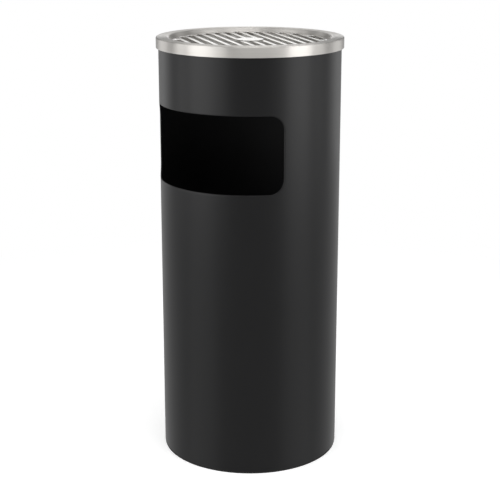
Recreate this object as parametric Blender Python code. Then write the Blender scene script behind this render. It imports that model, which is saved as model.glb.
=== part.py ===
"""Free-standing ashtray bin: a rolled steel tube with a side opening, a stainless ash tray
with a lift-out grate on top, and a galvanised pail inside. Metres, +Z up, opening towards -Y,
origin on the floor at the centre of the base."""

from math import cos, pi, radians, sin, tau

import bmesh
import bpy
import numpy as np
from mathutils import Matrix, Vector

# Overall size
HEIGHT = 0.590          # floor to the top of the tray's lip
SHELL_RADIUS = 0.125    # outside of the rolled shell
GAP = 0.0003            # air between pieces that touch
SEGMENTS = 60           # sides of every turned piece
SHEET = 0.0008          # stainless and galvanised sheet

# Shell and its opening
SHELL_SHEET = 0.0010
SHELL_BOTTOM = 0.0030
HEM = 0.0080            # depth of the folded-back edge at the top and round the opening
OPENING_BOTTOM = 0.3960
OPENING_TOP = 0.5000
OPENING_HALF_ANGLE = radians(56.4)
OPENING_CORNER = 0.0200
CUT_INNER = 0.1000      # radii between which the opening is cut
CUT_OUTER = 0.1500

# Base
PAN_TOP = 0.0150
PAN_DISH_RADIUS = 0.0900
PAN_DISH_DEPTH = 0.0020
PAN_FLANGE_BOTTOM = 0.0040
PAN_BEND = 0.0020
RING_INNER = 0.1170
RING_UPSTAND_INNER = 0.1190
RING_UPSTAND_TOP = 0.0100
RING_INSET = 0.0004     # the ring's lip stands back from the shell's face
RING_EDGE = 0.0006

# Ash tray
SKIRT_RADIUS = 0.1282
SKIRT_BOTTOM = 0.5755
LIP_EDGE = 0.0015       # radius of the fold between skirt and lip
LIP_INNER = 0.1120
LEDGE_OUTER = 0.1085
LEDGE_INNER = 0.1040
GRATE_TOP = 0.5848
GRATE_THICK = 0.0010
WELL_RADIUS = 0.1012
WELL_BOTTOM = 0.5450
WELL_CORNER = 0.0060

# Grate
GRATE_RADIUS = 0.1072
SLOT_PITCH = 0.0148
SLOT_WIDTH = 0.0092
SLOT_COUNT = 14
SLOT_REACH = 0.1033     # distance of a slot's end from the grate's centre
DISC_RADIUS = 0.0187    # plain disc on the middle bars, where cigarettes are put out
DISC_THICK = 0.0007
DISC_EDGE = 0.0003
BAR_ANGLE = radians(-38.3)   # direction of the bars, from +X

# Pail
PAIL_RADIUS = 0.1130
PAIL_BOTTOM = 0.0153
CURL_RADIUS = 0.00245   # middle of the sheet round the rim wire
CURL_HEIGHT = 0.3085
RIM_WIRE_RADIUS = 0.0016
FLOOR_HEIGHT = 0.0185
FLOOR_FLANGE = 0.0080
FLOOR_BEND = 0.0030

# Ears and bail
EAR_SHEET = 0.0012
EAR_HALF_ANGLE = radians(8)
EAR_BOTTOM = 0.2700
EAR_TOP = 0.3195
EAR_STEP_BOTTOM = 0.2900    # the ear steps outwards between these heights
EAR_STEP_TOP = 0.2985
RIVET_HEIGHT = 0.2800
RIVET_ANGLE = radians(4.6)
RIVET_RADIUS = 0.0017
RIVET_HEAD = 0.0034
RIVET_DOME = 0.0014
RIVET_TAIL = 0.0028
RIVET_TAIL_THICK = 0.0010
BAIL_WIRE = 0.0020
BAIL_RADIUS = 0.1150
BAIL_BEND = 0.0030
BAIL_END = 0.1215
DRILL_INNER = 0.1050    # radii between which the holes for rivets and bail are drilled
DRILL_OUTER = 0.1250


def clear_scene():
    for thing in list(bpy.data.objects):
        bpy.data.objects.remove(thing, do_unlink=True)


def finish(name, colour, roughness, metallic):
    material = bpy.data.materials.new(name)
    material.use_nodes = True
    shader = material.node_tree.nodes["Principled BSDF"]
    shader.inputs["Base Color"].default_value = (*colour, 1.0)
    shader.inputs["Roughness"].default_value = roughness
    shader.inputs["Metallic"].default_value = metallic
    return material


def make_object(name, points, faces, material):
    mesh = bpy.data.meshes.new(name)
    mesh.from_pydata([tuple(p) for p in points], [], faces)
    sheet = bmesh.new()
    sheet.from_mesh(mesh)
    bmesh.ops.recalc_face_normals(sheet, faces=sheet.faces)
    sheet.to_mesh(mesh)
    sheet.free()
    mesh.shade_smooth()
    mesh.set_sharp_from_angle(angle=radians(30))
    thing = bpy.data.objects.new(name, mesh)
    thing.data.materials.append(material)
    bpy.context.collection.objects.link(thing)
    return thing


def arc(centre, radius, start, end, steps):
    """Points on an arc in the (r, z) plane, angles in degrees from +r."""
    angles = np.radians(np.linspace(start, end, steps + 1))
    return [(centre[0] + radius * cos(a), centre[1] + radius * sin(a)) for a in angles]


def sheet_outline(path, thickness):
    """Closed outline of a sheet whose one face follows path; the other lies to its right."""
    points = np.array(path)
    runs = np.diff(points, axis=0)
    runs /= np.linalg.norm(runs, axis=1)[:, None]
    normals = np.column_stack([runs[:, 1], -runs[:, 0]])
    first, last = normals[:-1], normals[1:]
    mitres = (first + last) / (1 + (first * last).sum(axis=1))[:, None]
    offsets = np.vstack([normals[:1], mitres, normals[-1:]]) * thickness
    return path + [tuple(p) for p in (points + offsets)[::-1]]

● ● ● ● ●

Given exercise: Please output the entire listing exactly as it stands.

Reply to the task:
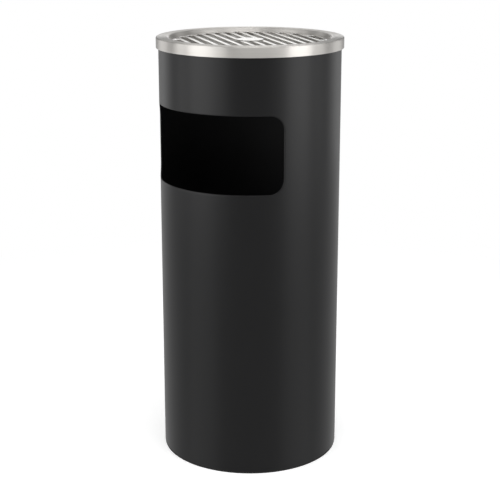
Recreate this object as parametric Blender Python code. Then write the Blender scene script behind this render. It imports that model, which is saved as model.glb.
=== part.py ===
"""Free-standing ashtray bin: a rolled steel tube with a side opening, a stainless ash tray
with a lift-out grate on top, and a galvanised pail inside. Metres, +Z up, opening towards -Y,
origin on the floor at the centre of the base."""

from math import cos, pi, radians, sin, tau

import bmesh
import bpy
import numpy as np
from mathutils import Matrix, Vector

# Overall size
HEIGHT = 0.590          # floor to the top of the tray's lip
SHELL_RADIUS = 0.125    # outside of the rolled shell
GAP = 0.0003            # air between pieces that touch
SEGMENTS = 60           # sides of every turned piece
SHEET = 0.0008          # stainless and galvanised sheet

# Shell and its opening
SHELL_SHEET = 0.0010
SHELL_BOTTOM = 0.0030
HEM = 0.0080            # depth of the folded-back edge at the top and round the opening
OPENING_BOTTOM = 0.3960
OPENING_TOP = 0.5000
OPENING_HALF_ANGLE = radians(56.4)
OPENING_CORNER = 0.0200
CUT_INNER = 0.1000      # radii between which the opening is cut
CUT_OUTER = 0.1500

# Base
PAN_TOP = 0.0150
PAN_DISH_RADIUS = 0.0900
PAN_DISH_DEPTH = 0.0020
PAN_FLANGE_BOTTOM = 0.0040
PAN_BEND = 0.0020
RING_INNER = 0.1170
RING_UPSTAND_INNER = 0.1190
RING_UPSTAND_TOP = 0.0100
RING_INSET = 0.0004     # the ring's lip stands back from the shell's face
RING_EDGE = 0.0006

# Ash tray
SKIRT_RADIUS = 0.1282
SKIRT_BOTTOM = 0.5755
LIP_EDGE = 0.0015       # radius of the fold between skirt and lip
LIP_INNER = 0.1120
LEDGE_OUTER = 0.1085
LEDGE_INNER = 0.1040
GRATE_TOP = 0.5848
GRATE_THICK = 0.0010
WELL_RADIUS = 0.1012
WELL_BOTTOM = 0.5450
WELL_CORNER = 0.0060

# Grate
GRATE_RADIUS = 0.1072
SLOT_PITCH = 0.0148
SLOT_WIDTH = 0.0092
SLOT_COUNT = 14
SLOT_REACH = 0.1033     # distance of a slot's end from the grate's centre
DISC_RADIUS = 0.0187    # plain disc on the middle bars, where cigarettes are put out
DISC_THICK = 0.0007
DISC_EDGE = 0.0003
BAR_ANGLE = radians(-38.3)   # direction of the bars, from +X

# Pail
PAIL_RADIUS = 0.1130
PAIL_BOTTOM = 0.0153
CURL_RADIUS = 0.00245   # middle of the sheet round the rim wire
CURL_HEIGHT = 0.3085
RIM_WIRE_RADIUS = 0.0016
FLOOR_HEIGHT = 0.0185
FLOOR_FLANGE = 0.0080
FLOOR_BEND = 0.0030

# Ears and bail
EAR_SHEET = 0.0012
EAR_HALF_ANGLE = radians(8)
EAR_BOTTOM = 0.2700
EAR_TOP = 0.3195
EAR_STEP_BOTTOM = 0.2900    # the ear steps outwards between these heights
EAR_STEP_TOP = 0.2985
RIVET_HEIGHT = 0.2800
RIVET_ANGLE = radians(4.6)
RIVET_RADIUS = 0.0017
RIVET_HEAD = 0.0034
RIVET_DOME = 0.0014
RIVET_TAIL = 0.0028
RIVET_TAIL_THICK = 0.0010
BAIL_WIRE = 0.0020
BAIL_RADIUS = 0.1150
BAIL_BEND = 0.0030
BAIL_END = 0.1215
DRILL_INNER = 0.1050    # radii between which the holes for rivets and bail are drilled
DRILL_OUTER = 0.1250


def clear_scene():
    for thing in list(bpy.data.objects):
        bpy.data.objects.remove(thing, do_unlink=True)


def finish(name, colour, roughness, metallic):
    material = bpy.data.materials.new(name)
    material.use_nodes = True
    shader = material.node_tree.nodes["Principled BSDF"]
    shader.inputs["Base Color"].default_value = (*colour, 1.0)
    shader.inputs["Roughness"].default_value = roughness
    shader.inputs["Metallic"].default_value = metallic
    return material


def make_object(name, points, faces, material):
    mesh = bpy.data.meshes.new(name)
    mesh.from_pydata([tuple(p) for p in points], [], faces)
    sheet = bmesh.new()
    sheet.from_mesh(mesh)
    bmesh.ops.recalc_face_normals(sheet, faces=sheet.faces)
    sheet.to_mesh(mesh)
    sheet.free()
    mesh.shade_smooth()
    mesh.set_sharp_from_angle(angle=radians(30))
    thing = bpy.data.objects.new(name, mesh)
    thing.data.materials.append(material)
    bpy.context.collection.objects.link(thing)
    return thing


def arc(centre, radius, start, end, steps):
    """Points on an arc in the (r, z) plane, angles in degrees from +r."""
    angles = np.radians(np.linspace(start, end, steps + 1))
    return [(centre[0] + radius * cos(a), centre[1] + radius * sin(a)) for a in angles]


def sheet_outline(path, thickness):
    """Closed outline of a sheet whose one face follows path; the other lies to its right."""
    points = np.array(path)
    runs = np.diff(points, axis=0)
    runs /= np.linalg.norm(runs, axis=1)[:, None]
    normals = np.column_stack([runs[:, 1], -runs[:, 0]])
    first, last = normals[:-1], normals[1:]
    mitres = (first + last) / (1 + (first * last).sum(axis=1))[:, None]
    offsets = np.vstack([normals[:1], mitres, normals[-1:]]) * thickness
    return path + [tuple(p) for p in (points + offsets)[::-1]]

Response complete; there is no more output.